Our partners indicated to me that they understood and respected our decision. Germany’s international commitment is appreciated. It’s not as if Germany weren’t prepared to assume international responsibility. Germany is shouldering responsibility. For example, 7000 German soldiers are involved in Bundeswehr missions abroad. We thank the men and women of the Bundeswehr, who defend our freedom and security throughout the world. Also today, especially today in the light of the terrible news from Afghanistan, I would like to once more express this thanks to the Bundeswehr.
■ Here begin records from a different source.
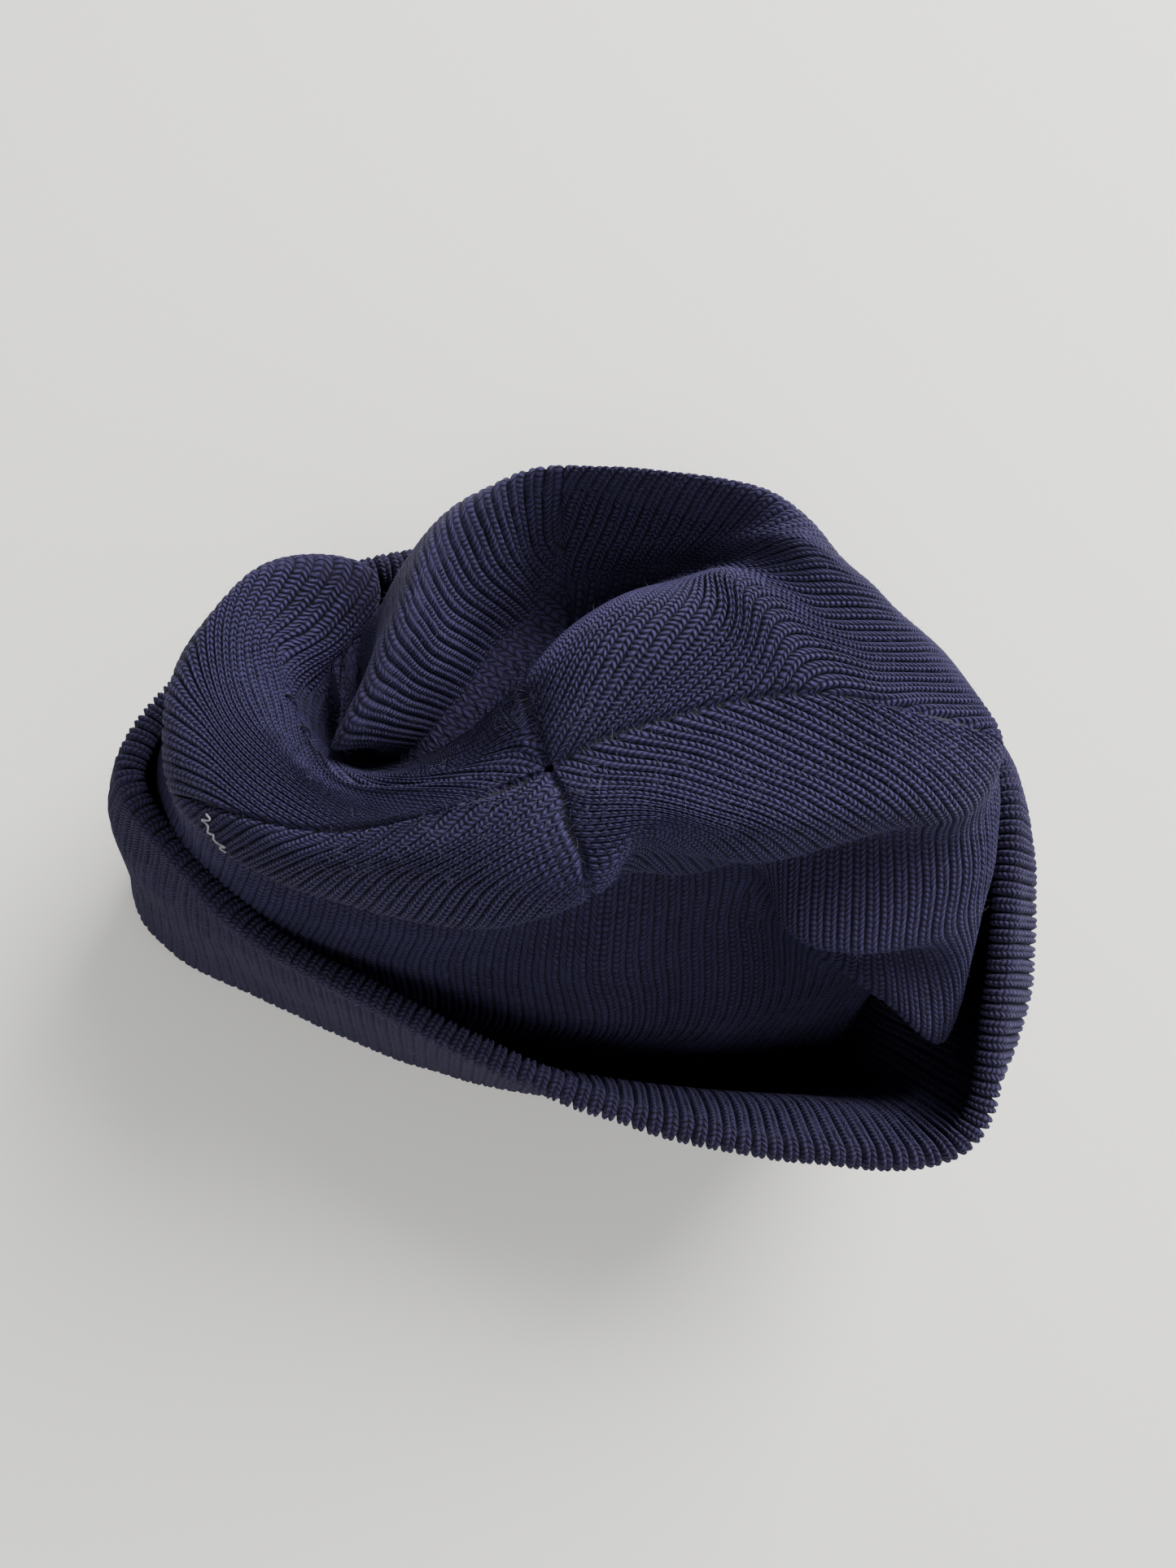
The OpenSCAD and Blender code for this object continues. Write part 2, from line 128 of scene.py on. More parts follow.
# The CAD part's own measures, in mm
PLY = 1.6
PLY_GAP = 0.2           # between the plies of the cuff
FOLD_GAP = 0.6          # half of the space inside the lower fold
CUFF_SLANT = 60.0       # height of the cuff's rows of stitches
RIM_LOOP = 1.2
RIM_FLARE = 10.0
SEAM_RADIUS = 0.7


def points(ring):
    """A ring of points in millimetres, moved to the part's origin."""
    return np.array(ring, float) + np.array(TO_ORIGIN)


RINGS = np.array([points(r) for r in (
    FOLD_RING, WALL_RING, FLAP_RING, PINCH_RING, BULGE_RING, TUCK_RING, RIDGE_RING,
    INNER_RING, VALLEY_RING, BOSS_RING, CENTRE_RING, (TIP,) * LINES)])
RIM = points(RIM_RING)
TOP = len(RINGS) - 1


def blend(a, b, c, d, t):
    """Catmull-Rom curve through b and c."""
    t = np.asarray(t)[..., None]
    return 0.5 * (2 * b + (c - a) * t + (2 * a - 5 * b + 4 * c - d) * t ** 2
                  + (3 * b - a - 3 * c + d) * t ** 3)


def on_ring(ring, s):
    """Points at line numbers s on one closed ring."""
    s = np.asarray(s, float)
    i = np.floor(s).astype(int)
    n = len(ring)
    return blend(ring[(i - 1) % n], ring[i % n], ring[(i + 1) % n], ring[(i + 2) % n], s - i)


def number_on_ring(values, s):
    """The same for one number a line."""
    return on_ring(np.array(values, float)[:, None], s)[..., 0]


# A dense grid of the skin, smoothed a little, that everything else is sampled from
PER_LINE = 16
PER_RING = 16
SMOOTHING = 6
LINING_SMOOTHING = 90


def dense_skin(smoothing):
    """The skin at even line and ring numbers, smoothed a number of times."""
    s = np.arange(LINES * PER_LINE) / PER_LINE
    rings = np.array([on_ring(r, s) for r in RINGS])
    below = 2 * rings[:1] - rings[1:2]
    above = 2 * rings[-1:] - rings[-2:-1]
    rings = np.concatenate([below, rings, above])
    v = np.arange(TOP * PER_RING + 1) / PER_RING
    k = np.minimum(np.floor(v).astype(int), TOP - 1)
    t = np.repeat((v - k)[:, None], len(s), 1)
    grid = blend(rings[k], rings[k + 1], rings[k + 2], rings[k + 3], t)
    for _ in range(smoothing):
        round_mean = (np.roll(grid, 1, 1) + np.roll(grid, -1, 1)) / 2
        grid += 0.5 * (round_mean - grid)
        up_mean = (grid[:-2] + grid[2:]) / 2
        grid[1:-1] += 0.5 * (up_mean - grid[1:-1])
    return grid


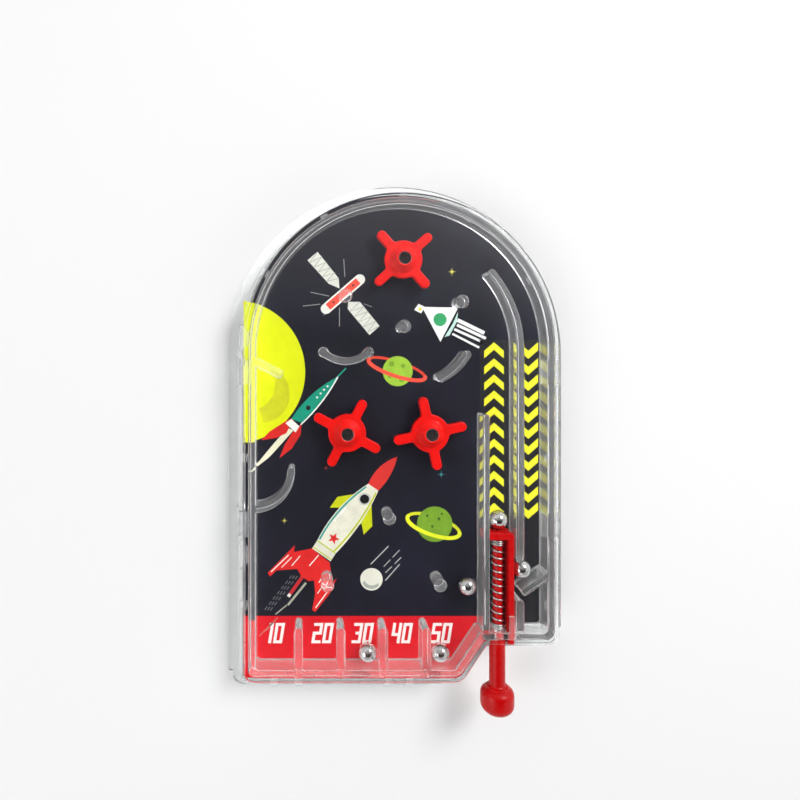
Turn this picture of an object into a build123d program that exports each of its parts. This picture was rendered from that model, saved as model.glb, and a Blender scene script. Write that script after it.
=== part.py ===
from build123d import *

import os
from math import cos, radians, sin, sqrt, tan

# Hand-held pinball game, lying on its back. Millimetres.
# Origin: centre of the arch, on the flat back face. +Y runs to the top of the arch,
# +X to the plunger's side and +Z to the player. Walls, pins and guards hang from the
# clear window down to the printed card; steel balls roll on the card between them.

# Ball and playing space
BALL = 4.76                    # 3/16 inch steel ball
BALL_GAP = 0.2                 # a resting ball stays this far from other moving pieces
DEPTH = 6.4                    # card to window
FIELD_HALF = 36.5              # half width of the playfield and radius of its arch
POCKET_Y = -79.9               # floor of the score pockets
SHELF_Y = -70.6                # floor of the two lanes
SLOPE_FOOT_X = 13.5            # foot of the slope beside the last pocket
SLOPE = 56.4                   # degrees from the pocket floor

# Levels
FLOOR = 1.4                    # back tray's floor
LEDGE_TOP = 7.4                # the card lies here
LEDGE = 1.0
TRAY_TOP = 8.0
CARD = 0.4
FIELD_Z = LEDGE_TOP + CARD
WINDOW_Z = FIELD_Z + DEPTH
WINDOW = 1.2
HALF_DEPTH = FIELD_Z + DEPTH / 2

# Casing
TRACK_WALL = 1.5
WINDOW_LIP = 2.7               # window's edge beyond the playfield
CARD_RIM = 3.7
TRAY_REACH = 5.0               # tray wall's outer face beyond the playfield
TRAY_SLOPE_REACH = 6.0
TRAY_WALL = 1.1
TRAY_LOW = -86.8
TRAY_SHELF = -76.9
PLATE_HALF = 43.9              # base plate, wider than the wall that stands on it
PLATE_SLOPE_REACH = 9.4
PLATE_LOW = -90.7
PLATE_SHELF = -80.3
FOOT_HALF = 45.2               # foot flange round the arch and both sides
FOOT_DROP = 1.0                # its arch sits this much lower than the playfield's
FOOT_LEFT_Y = -87.0
FOOT_RIGHT_Y = -75.6
LEDGE_REACH = -1.2             # the ledge's inner edge
RIB = 1.2
RIB_YS = (20.0, -8.0, -36.0, -58.0)
NIB = 2.0                      # nibs of the wall that hold the card's rim down
NIB_LAP = 1.2
NIB_DEPTH = 0.7
ARCH_NIBS = (28.0, 61.5, 88.0, 119.0, 150.0)
SIDE_NIBS = (-28.0, -66.0)
GUSSET_XS = (-32.4, -25.9, -2.1, 3.5)
GUSSET_LOW = -91.2

# Half-moon lips of the wall over the card's rim, on the left: centre and length
LIPS = ((3.2, 7.0), (-52.9, 7.6))
LIP_IN = 1.6                   # deepest point, inside the card's edge

# Clips: tongues of the track wall that snap into the tray's wall
CLIPS = ((-5.7, 6.3), (-45.0, 6.3))
CLIP = 0.8
CLIP_X = 41.25                 # outer face of the tongue
CLIP_WEB = 1.0
CLIP_LOW = 3.4
BARB_OUT = 0.6
BOSS = 0.5                     # the wall is thicker round each clip
BOSS_END = 1.0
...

Ladies and gentlemen, we will debate whether we can focus our commitment accordingly. That means that the other issues now on the agenda, for example the question of possible AWACS deployments, have to be discussed within NATO. I want to tell you this in good time and to spell it out clearly to you because I don’t want to create the impression that what many of you will of course continue to think and discuss has no role to play in this policy statement. Together with those Cabinet colleagues concerned with these matters, we – the Federal Defence Minister and the Federal Minister for Foreign Affairs – will seek to address them in NATO. These discussions are necessary because no decisions on this will be made today and, with regard to the security situation, no decisions can be made.

However, let me add that in the interest of our partners and also in the interest of people in Libya and in the entire Arab world, I hope our concerns and fears about the consequences of a military operation are unfounded. Our position on the Gaddafi regime is clear, indeed it remains unchanged: the dictator must stop the violence against his own people without delay. He must step down and be held to account for his crimes.

We didn’t take our decision lightly. I know it hasn’t been easy for any of you to make up your minds on this issue. But for us it’s clear: after weighing up the arguments, we decided that no German soldiers will take part in any such operation in Libya. That’s why the German Government abstained in the UN Security Council. I ask for your support for this position and thank you for your attention.